**Written instruction**
Set down the full listing exactly, character for character.

*-*-*

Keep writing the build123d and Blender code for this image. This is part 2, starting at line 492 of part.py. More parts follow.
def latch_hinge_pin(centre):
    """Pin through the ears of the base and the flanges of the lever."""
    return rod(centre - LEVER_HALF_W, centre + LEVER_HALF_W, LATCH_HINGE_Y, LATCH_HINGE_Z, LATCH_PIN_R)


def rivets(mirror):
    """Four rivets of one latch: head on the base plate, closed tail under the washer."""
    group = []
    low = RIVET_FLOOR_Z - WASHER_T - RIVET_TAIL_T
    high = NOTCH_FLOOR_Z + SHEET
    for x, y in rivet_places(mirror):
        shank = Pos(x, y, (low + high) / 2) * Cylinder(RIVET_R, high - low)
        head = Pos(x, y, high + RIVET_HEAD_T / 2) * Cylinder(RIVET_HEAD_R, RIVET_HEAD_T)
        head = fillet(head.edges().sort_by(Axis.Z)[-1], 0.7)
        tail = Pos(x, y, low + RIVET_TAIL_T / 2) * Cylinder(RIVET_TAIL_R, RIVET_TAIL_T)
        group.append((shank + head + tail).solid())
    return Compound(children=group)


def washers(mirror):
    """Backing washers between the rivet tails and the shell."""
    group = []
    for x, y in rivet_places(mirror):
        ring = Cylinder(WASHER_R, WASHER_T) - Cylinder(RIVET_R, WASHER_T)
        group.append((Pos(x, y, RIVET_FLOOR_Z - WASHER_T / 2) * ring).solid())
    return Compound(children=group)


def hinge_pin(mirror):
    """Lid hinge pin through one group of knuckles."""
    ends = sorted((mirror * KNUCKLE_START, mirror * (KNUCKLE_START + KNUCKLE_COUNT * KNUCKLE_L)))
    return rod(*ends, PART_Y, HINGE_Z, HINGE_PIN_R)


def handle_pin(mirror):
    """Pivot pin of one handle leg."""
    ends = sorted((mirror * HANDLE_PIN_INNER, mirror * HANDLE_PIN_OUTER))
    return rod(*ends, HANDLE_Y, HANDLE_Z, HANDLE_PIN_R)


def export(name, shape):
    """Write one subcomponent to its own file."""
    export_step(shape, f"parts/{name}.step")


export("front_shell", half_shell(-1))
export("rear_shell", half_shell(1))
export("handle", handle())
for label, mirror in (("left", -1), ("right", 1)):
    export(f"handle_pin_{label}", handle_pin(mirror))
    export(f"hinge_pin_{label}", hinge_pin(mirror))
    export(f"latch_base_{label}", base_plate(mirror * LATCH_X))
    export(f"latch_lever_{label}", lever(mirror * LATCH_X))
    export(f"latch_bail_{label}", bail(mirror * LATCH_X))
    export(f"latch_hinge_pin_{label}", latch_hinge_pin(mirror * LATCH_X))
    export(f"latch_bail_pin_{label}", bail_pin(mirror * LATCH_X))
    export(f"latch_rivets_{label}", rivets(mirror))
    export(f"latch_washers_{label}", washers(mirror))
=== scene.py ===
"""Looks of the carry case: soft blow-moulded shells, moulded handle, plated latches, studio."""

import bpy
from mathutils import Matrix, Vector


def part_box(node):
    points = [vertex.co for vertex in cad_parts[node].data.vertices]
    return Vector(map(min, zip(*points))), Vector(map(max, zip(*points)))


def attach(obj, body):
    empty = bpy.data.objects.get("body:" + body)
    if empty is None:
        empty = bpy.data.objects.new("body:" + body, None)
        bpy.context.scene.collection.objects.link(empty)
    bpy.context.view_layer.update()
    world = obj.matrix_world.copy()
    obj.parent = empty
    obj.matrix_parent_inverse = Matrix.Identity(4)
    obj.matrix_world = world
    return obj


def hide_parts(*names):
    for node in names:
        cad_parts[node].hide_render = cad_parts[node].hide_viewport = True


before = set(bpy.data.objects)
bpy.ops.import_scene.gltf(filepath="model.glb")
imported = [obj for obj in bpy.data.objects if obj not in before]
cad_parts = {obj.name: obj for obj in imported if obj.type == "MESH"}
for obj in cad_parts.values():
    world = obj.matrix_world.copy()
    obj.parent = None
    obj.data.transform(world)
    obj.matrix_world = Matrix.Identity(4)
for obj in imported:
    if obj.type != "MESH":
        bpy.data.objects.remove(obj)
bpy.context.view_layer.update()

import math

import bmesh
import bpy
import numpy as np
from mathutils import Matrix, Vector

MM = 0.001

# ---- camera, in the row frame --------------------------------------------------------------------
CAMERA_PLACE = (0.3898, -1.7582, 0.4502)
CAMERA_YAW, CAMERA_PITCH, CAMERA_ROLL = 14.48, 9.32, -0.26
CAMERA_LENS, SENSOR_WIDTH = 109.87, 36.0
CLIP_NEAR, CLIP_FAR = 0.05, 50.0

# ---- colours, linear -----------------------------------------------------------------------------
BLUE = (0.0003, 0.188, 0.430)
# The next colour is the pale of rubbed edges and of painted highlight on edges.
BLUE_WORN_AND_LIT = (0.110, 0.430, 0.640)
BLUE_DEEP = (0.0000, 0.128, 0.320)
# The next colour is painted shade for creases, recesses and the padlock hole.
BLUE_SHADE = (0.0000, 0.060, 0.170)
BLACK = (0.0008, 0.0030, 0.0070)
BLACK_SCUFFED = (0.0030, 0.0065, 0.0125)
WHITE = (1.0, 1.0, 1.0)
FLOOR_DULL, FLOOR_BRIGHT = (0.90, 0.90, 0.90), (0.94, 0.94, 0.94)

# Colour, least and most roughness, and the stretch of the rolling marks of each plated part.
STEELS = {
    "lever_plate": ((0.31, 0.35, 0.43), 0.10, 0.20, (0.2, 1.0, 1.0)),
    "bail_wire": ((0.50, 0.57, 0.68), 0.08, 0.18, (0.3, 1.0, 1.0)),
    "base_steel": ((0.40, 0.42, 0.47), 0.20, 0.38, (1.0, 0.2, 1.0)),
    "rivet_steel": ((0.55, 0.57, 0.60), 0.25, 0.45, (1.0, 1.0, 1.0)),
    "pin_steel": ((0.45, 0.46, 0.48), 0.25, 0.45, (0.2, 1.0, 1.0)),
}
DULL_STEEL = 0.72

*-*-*

**Result of the exercise**
Keep writing the build123d and Blender code for this image. This is part 2, starting at line 492 of part.py. More parts follow.
def latch_hinge_pin(centre):
    """Pin through the ears of the base and the flanges of the lever."""
    return rod(centre - LEVER_HALF_W, centre + LEVER_HALF_W, LATCH_HINGE_Y, LATCH_HINGE_Z, LATCH_PIN_R)


def rivets(mirror):
    """Four rivets of one latch: head on the base plate, closed tail under the washer."""
    group = []
    low = RIVET_FLOOR_Z - WASHER_T - RIVET_TAIL_T
    high = NOTCH_FLOOR_Z + SHEET
    for x, y in rivet_places(mirror):
        shank = Pos(x, y, (low + high) / 2) * Cylinder(RIVET_R, high - low)
        head = Pos(x, y, high + RIVET_HEAD_T / 2) * Cylinder(RIVET_HEAD_R, RIVET_HEAD_T)
        head = fillet(head.edges().sort_by(Axis.Z)[-1], 0.7)
        tail = Pos(x, y, low + RIVET_TAIL_T / 2) * Cylinder(RIVET_TAIL_R, RIVET_TAIL_T)
        group.append((shank + head + tail).solid())
    return Compound(children=group)


def washers(mirror):
    """Backing washers between the rivet tails and the shell."""
    group = []
    for x, y in rivet_places(mirror):
        ring = Cylinder(WASHER_R, WASHER_T) - Cylinder(RIVET_R, WASHER_T)
        group.append((Pos(x, y, RIVET_FLOOR_Z - WASHER_T / 2) * ring).solid())
    return Compound(children=group)


def hinge_pin(mirror):
    """Lid hinge pin through one group of knuckles."""
    ends = sorted((mirror * KNUCKLE_START, mirror * (KNUCKLE_START + KNUCKLE_COUNT * KNUCKLE_L)))
    return rod(*ends, PART_Y, HINGE_Z, HINGE_PIN_R)


def handle_pin(mirror):
    """Pivot pin of one handle leg."""
    ends = sorted((mirror * HANDLE_PIN_INNER, mirror * HANDLE_PIN_OUTER))
    return rod(*ends, HANDLE_Y, HANDLE_Z, HANDLE_PIN_R)


def export(name, shape):
    """Write one subcomponent to its own file."""
    export_step(shape, f"parts/{name}.step")


export("front_shell", half_shell(-1))
export("rear_shell", half_shell(1))
export("handle", handle())
for label, mirror in (("left", -1), ("right", 1)):
    export(f"handle_pin_{label}", handle_pin(mirror))
    export(f"hinge_pin_{label}", hinge_pin(mirror))
    export(f"latch_base_{label}", base_plate(mirror * LATCH_X))
    export(f"latch_lever_{label}", lever(mirror * LATCH_X))
    export(f"latch_bail_{label}", bail(mirror * LATCH_X))
    export(f"latch_hinge_pin_{label}", latch_hinge_pin(mirror * LATCH_X))
    export(f"latch_bail_pin_{label}", bail_pin(mirror * LATCH_X))
    export(f"latch_rivets_{label}", rivets(mirror))
    export(f"latch_washers_{label}", washers(mirror))
=== scene.py ===
"""Looks of the carry case: soft blow-moulded shells, moulded handle, plated latches, studio."""

import bpy
from mathutils import Matrix, Vector


def part_box(node):
    points = [vertex.co for vertex in cad_parts[node].data.vertices]
    return Vector(map(min, zip(*points))), Vector(map(max, zip(*points)))


def attach(obj, body):
    empty = bpy.data.objects.get("body:" + body)
    if empty is None:
        empty = bpy.data.objects.new("body:" + body, None)
        bpy.context.scene.collection.objects.link(empty)
    bpy.context.view_layer.update()
    world = obj.matrix_world.copy()
    obj.parent = empty
    obj.matrix_parent_inverse = Matrix.Identity(4)
    obj.matrix_world = world
    return obj


def hide_parts(*names):
    for node in names:
        cad_parts[node].hide_render = cad_parts[node].hide_viewport = True


before = set(bpy.data.objects)
bpy.ops.import_scene.gltf(filepath="model.glb")
imported = [obj for obj in bpy.data.objects if obj not in before]
cad_parts = {obj.name: obj for obj in imported if obj.type == "MESH"}
for obj in cad_parts.values():
    world = obj.matrix_world.copy()
    obj.parent = None
    obj.data.transform(world)
    obj.matrix_world = Matrix.Identity(4)
for obj in imported:
    if obj.type != "MESH":
        bpy.data.objects.remove(obj)
bpy.context.view_layer.update()

import math

import bmesh
import bpy
import numpy as np
from mathutils import Matrix, Vector

MM = 0.001

# ---- camera, in the row frame --------------------------------------------------------------------
CAMERA_PLACE = (0.3898, -1.7582, 0.4502)
CAMERA_YAW, CAMERA_PITCH, CAMERA_ROLL = 14.48, 9.32, -0.26
CAMERA_LENS, SENSOR_WIDTH = 109.87, 36.0
CLIP_NEAR, CLIP_FAR = 0.05, 50.0

# ---- colours, linear -----------------------------------------------------------------------------
BLUE = (0.0003, 0.188, 0.430)
# The next colour is the pale of rubbed edges and of painted highlight on edges.
BLUE_WORN_AND_LIT = (0.110, 0.430, 0.640)
BLUE_DEEP = (0.0000, 0.128, 0.320)
# The next colour is painted shade for creases, recesses and the padlock hole.
BLUE_SHADE = (0.0000, 0.060, 0.170)
BLACK = (0.0008, 0.0030, 0.0070)
BLACK_SCUFFED = (0.0030, 0.0065, 0.0125)
WHITE = (1.0, 1.0, 1.0)
FLOOR_DULL, FLOOR_BRIGHT = (0.90, 0.90, 0.90), (0.94, 0.94, 0.94)

# Colour, least and most roughness, and the stretch of the rolling marks of each plated part.
STEELS = {
    "lever_plate": ((0.31, 0.35, 0.43), 0.10, 0.20, (0.2, 1.0, 1.0)),
    "bail_wire": ((0.50, 0.57, 0.68), 0.08, 0.18, (0.3, 1.0, 1.0)),
    "base_steel": ((0.40, 0.42, 0.47), 0.20, 0.38, (1.0, 0.2, 1.0)),
    "rivet_steel": ((0.55, 0.57, 0.60), 0.25, 0.45, (1.0, 1.0, 1.0)),
    "pin_steel": ((0.45, 0.46, 0.48), 0.25, 0.45, (0.2, 1.0, 1.0)),
}
DULL_STEEL = 0.72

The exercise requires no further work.